**WRITTEN PROBLEM**
Copy all records verbatim.

[Object data in JSON]

>>

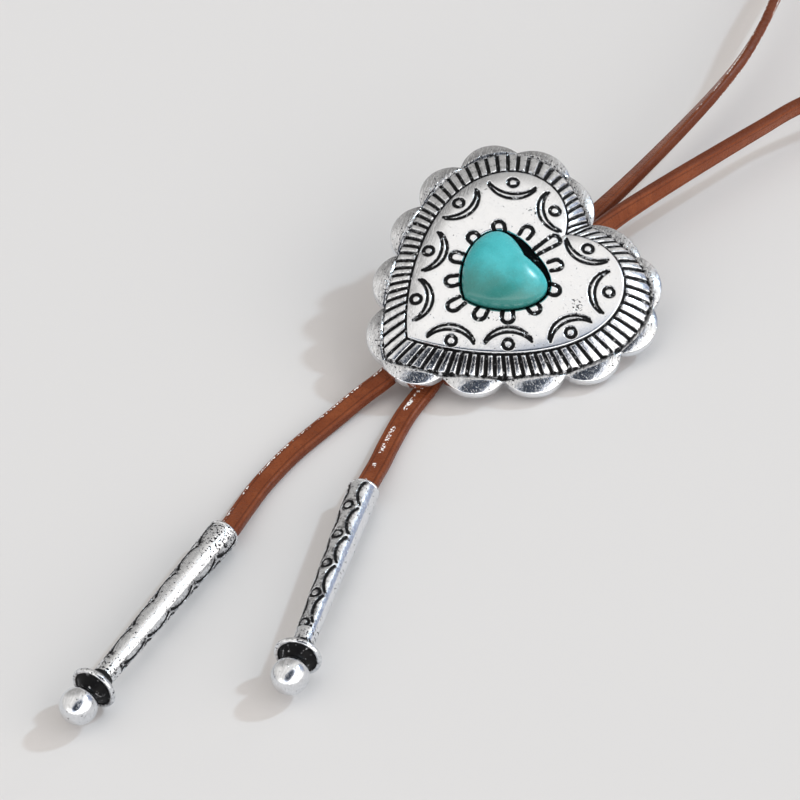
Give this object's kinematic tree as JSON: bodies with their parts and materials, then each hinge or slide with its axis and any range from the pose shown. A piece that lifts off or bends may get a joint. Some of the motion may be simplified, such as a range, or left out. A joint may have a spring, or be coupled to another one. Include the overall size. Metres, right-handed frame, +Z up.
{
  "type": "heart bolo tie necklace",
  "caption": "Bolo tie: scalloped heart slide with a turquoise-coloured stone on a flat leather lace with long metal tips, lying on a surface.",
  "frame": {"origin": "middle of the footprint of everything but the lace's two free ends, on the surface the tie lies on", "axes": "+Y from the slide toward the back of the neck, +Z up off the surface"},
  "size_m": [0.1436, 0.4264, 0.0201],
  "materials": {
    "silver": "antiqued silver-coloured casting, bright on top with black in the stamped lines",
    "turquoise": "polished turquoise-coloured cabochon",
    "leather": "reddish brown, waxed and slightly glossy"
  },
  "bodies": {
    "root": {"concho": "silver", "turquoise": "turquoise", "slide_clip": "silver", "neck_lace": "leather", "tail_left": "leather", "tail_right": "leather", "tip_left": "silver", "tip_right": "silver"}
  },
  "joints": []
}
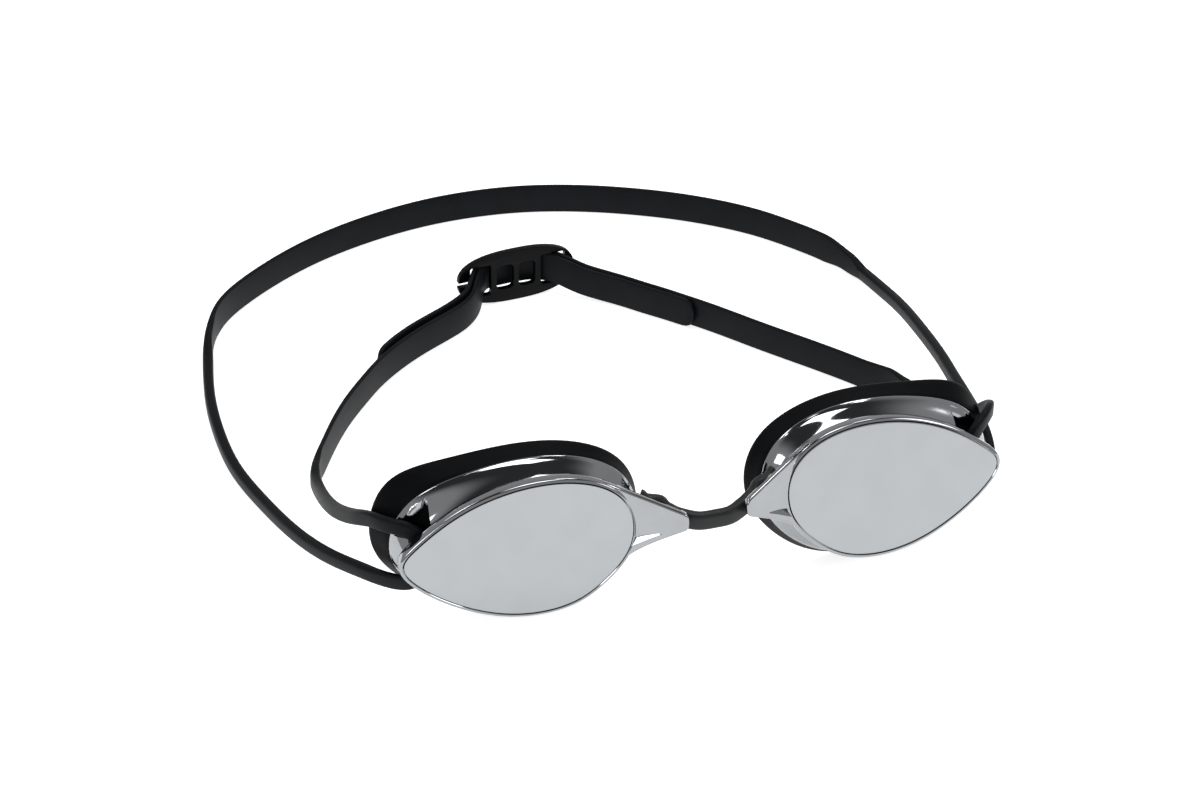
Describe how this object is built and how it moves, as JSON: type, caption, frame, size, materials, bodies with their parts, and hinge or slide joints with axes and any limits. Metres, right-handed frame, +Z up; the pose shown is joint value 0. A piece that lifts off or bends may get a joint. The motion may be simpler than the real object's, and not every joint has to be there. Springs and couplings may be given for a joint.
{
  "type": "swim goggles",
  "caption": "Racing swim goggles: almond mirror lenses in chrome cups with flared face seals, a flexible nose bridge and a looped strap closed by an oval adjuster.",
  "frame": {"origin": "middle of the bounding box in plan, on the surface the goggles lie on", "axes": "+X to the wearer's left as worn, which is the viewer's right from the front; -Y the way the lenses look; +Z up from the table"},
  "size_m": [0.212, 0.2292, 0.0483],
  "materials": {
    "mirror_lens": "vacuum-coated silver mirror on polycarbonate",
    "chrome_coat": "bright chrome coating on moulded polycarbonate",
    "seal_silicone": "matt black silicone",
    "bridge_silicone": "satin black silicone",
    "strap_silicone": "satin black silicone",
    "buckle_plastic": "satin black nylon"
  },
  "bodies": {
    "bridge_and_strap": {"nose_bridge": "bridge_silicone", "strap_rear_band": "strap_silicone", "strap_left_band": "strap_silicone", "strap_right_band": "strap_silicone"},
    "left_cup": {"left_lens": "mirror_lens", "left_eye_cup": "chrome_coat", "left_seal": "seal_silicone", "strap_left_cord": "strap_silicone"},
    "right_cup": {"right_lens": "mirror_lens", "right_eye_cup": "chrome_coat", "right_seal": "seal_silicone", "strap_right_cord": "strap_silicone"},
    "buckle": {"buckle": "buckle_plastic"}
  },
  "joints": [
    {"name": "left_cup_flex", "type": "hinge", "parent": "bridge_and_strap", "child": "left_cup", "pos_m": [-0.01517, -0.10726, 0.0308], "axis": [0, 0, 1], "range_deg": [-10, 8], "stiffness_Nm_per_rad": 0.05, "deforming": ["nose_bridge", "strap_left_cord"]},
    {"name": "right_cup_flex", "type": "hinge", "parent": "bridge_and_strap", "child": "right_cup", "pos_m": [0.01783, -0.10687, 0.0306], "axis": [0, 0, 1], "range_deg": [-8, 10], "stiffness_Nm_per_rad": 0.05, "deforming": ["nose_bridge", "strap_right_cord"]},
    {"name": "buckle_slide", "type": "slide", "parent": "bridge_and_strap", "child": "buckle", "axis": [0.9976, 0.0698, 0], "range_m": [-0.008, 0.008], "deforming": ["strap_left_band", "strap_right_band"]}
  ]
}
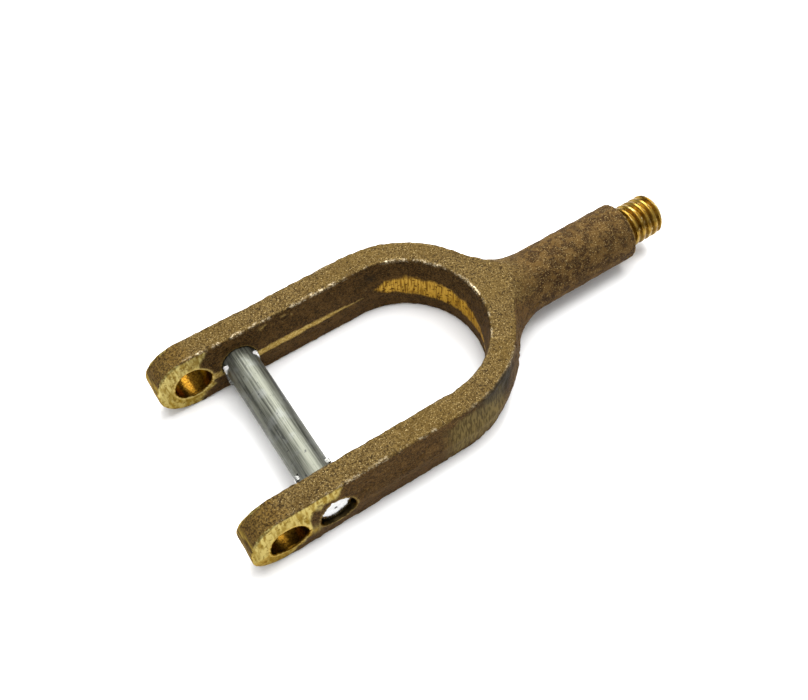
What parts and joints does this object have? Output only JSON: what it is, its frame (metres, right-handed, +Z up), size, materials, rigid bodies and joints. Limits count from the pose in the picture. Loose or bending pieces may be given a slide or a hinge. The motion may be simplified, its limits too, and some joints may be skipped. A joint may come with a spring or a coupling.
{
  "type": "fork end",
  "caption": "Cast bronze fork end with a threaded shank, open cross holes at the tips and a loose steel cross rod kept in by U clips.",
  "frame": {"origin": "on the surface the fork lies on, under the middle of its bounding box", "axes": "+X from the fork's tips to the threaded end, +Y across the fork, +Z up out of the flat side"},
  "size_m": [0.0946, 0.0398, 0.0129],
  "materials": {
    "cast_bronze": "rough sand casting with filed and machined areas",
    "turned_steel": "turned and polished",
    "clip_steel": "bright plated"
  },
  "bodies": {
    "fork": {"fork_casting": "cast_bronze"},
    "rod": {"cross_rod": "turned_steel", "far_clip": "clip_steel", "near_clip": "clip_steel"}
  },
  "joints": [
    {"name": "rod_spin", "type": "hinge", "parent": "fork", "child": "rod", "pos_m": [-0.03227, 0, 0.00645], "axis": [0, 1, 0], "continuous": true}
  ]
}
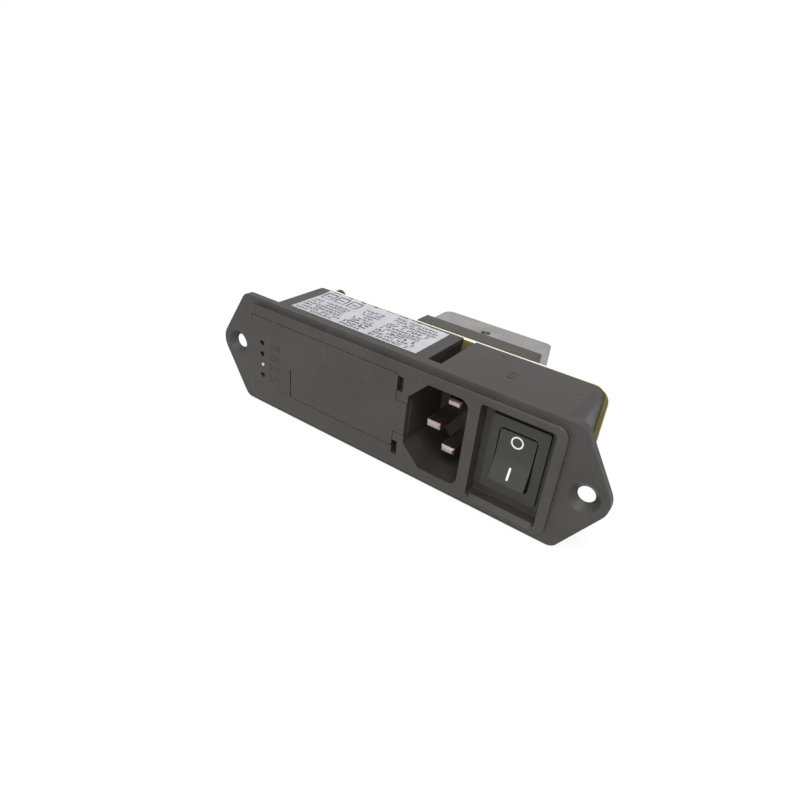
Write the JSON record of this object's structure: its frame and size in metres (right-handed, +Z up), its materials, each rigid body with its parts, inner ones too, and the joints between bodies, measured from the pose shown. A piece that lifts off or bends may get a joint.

<<

**THE SOLUTION**
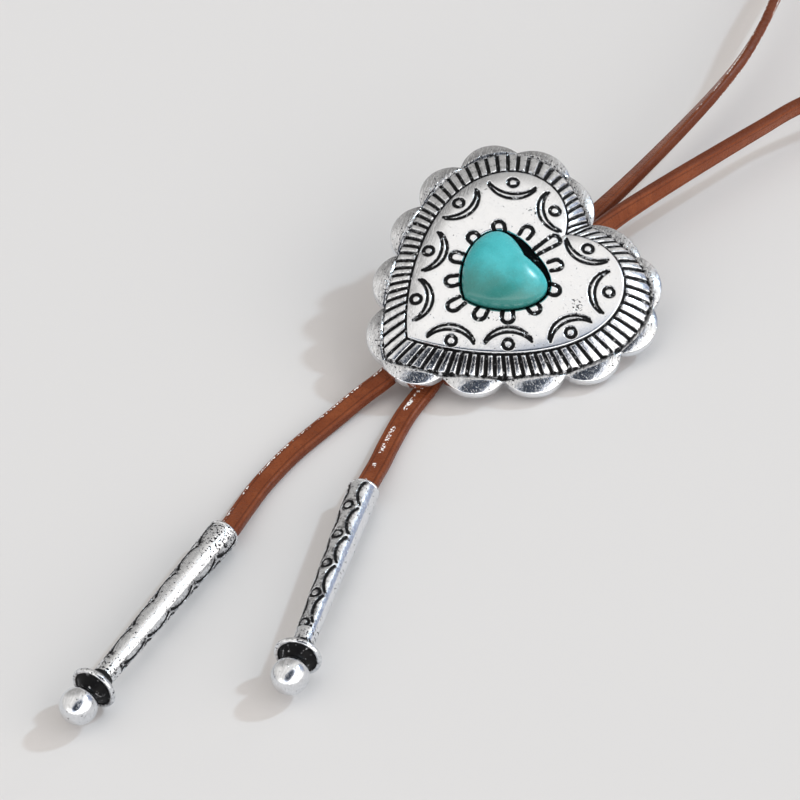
Give this object's kinematic tree as JSON: bodies with their parts and materials, then each hinge or slide with its axis and any range from the pose shown. A piece that lifts off or bends may get a joint. Some of the motion may be simplified, such as a range, or left out. A joint may have a spring, or be coupled to another one. Include the overall size. Metres, right-handed frame, +Z up.
{
  "type": "heart bolo tie necklace",
  "caption": "Bolo tie: scalloped heart slide with a turquoise-coloured stone on a flat leather lace with long metal tips, lying on a surface.",
  "frame": {"origin": "middle of the footprint of everything but the lace's two free ends, on the surface the tie lies on", "axes": "+Y from the slide toward the back of the neck, +Z up off the surface"},
  "size_m": [0.1436, 0.4264, 0.0201],
  "materials": {
    "silver": "antiqued silver-coloured casting, bright on top with black in the stamped lines",
    "turquoise": "polished turquoise-coloured cabochon",
    "leather": "reddish brown, waxed and slightly glossy"
  },
  "bodies": {
    "root": {"concho": "silver", "turquoise": "turquoise", "slide_clip": "silver", "neck_lace": "leather", "tail_left": "leather", "tail_right": "leather", "tip_left": "silver", "tip_right": "silver"}
  },
  "joints": []
}
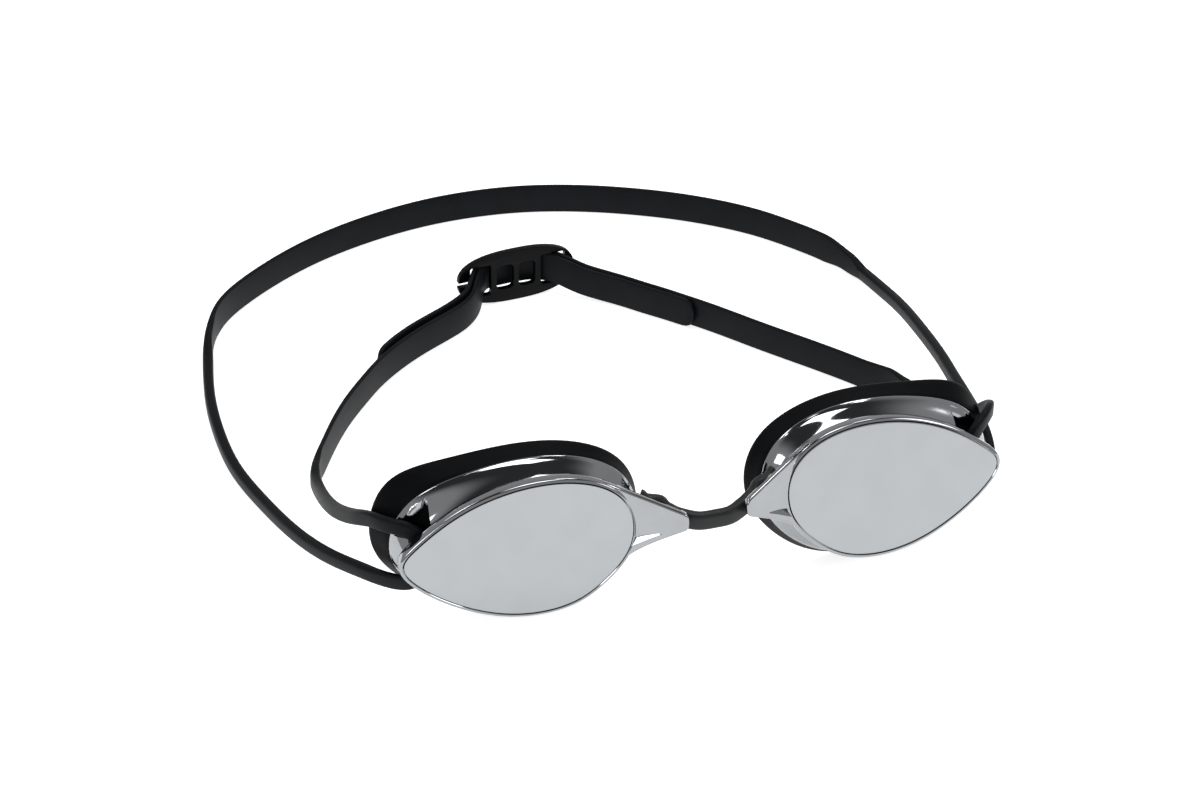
Describe how this object is built and how it moves, as JSON: type, caption, frame, size, materials, bodies with their parts, and hinge or slide joints with axes and any limits. Metres, right-handed frame, +Z up; the pose shown is joint value 0. A piece that lifts off or bends may get a joint. The motion may be simpler than the real object's, and not every joint has to be there. Springs and couplings may be given for a joint.
{
  "type": "swim goggles",
  "caption": "Racing swim goggles: almond mirror lenses in chrome cups with flared face seals, a flexible nose bridge and a looped strap closed by an oval adjuster.",
  "frame": {"origin": "middle of the bounding box in plan, on the surface the goggles lie on", "axes": "+X to the wearer's left as worn, which is the viewer's right from the front; -Y the way the lenses look; +Z up from the table"},
  "size_m": [0.212, 0.2292, 0.0483],
  "materials": {
    "mirror_lens": "vacuum-coated silver mirror on polycarbonate",
    "chrome_coat": "bright chrome coating on moulded polycarbonate",
    "seal_silicone": "matt black silicone",
    "bridge_silicone": "satin black silicone",
    "strap_silicone": "satin black silicone",
    "buckle_plastic": "satin black nylon"
  },
  "bodies": {
    "bridge_and_strap": {"nose_bridge": "bridge_silicone", "strap_rear_band": "strap_silicone", "strap_left_band": "strap_silicone", "strap_right_band": "strap_silicone"},
    "left_cup": {"left_lens": "mirror_lens", "left_eye_cup": "chrome_coat", "left_seal": "seal_silicone", "strap_left_cord": "strap_silicone"},
    "right_cup": {"right_lens": "mirror_lens", "right_eye_cup": "chrome_coat", "right_seal": "seal_silicone", "strap_right_cord": "strap_silicone"},
    "buckle": {"buckle": "buckle_plastic"}
  },
  "joints": [
    {"name": "left_cup_flex", "type": "hinge", "parent": "bridge_and_strap", "child": "left_cup", "pos_m": [-0.01517, -0.10726, 0.0308], "axis": [0, 0, 1], "range_deg": [-10, 8], "stiffness_Nm_per_rad": 0.05, "deforming": ["nose_bridge", "strap_left_cord"]},
    {"name": "right_cup_flex", "type": "hinge", "parent": "bridge_and_strap", "child": "right_cup", "pos_m": [0.01783, -0.10687, 0.0306], "axis": [0, 0, 1], "range_deg": [-8, 10], "stiffness_Nm_per_rad": 0.05, "deforming": ["nose_bridge", "strap_right_cord"]},
    {"name": "buckle_slide", "type": "slide", "parent": "bridge_and_strap", "child": "buckle", "axis": [0.9976, 0.0698, 0], "range_m": [-0.008, 0.008], "deforming": ["strap_left_band", "strap_right_band"]}
  ]
}
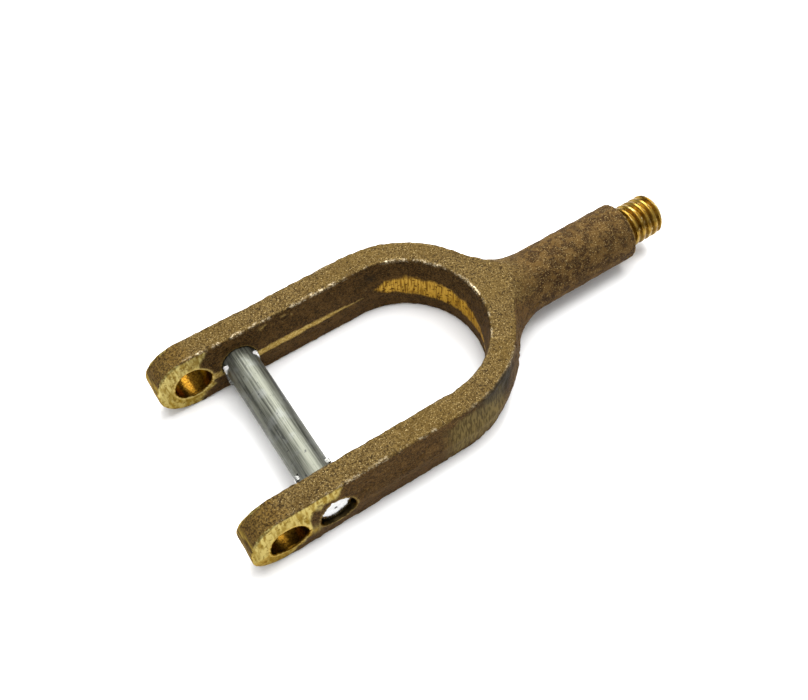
What parts and joints does this object have? Output only JSON: what it is, its frame (metres, right-handed, +Z up), size, materials, rigid bodies and joints. Limits count from the pose in the picture. Loose or bending pieces may be given a slide or a hinge. The motion may be simplified, its limits too, and some joints may be skipped. A joint may come with a spring or a coupling.
{
  "type": "fork end",
  "caption": "Cast bronze fork end with a threaded shank, open cross holes at the tips and a loose steel cross rod kept in by U clips.",
  "frame": {"origin": "on the surface the fork lies on, under the middle of its bounding box", "axes": "+X from the fork's tips to the threaded end, +Y across the fork, +Z up out of the flat side"},
  "size_m": [0.0946, 0.0398, 0.0129],
  "materials": {
    "cast_bronze": "rough sand casting with filed and machined areas",
    "turned_steel": "turned and polished",
    "clip_steel": "bright plated"
  },
  "bodies": {
    "fork": {"fork_casting": "cast_bronze"},
    "rod": {"cross_rod": "turned_steel", "far_clip": "clip_steel", "near_clip": "clip_steel"}
  },
  "joints": [
    {"name": "rod_spin", "type": "hinge", "parent": "fork", "child": "rod", "pos_m": [-0.03227, 0, 0.00645], "axis": [0, 1, 0], "continuous": true}
  ]
}
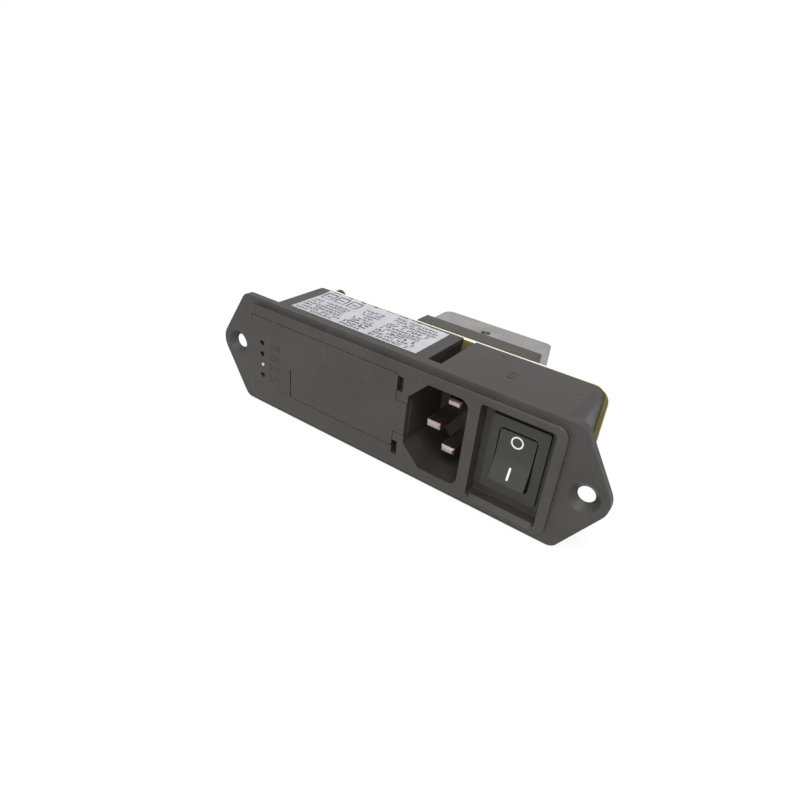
Write the JSON record of this object's structure: its frame and size in metres (right-handed, +Z up), its materials, each rigid body with its parts, inner ones too, and the joints between bodies, measured from the pose shown. A piece that lifts off or bends may get a joint.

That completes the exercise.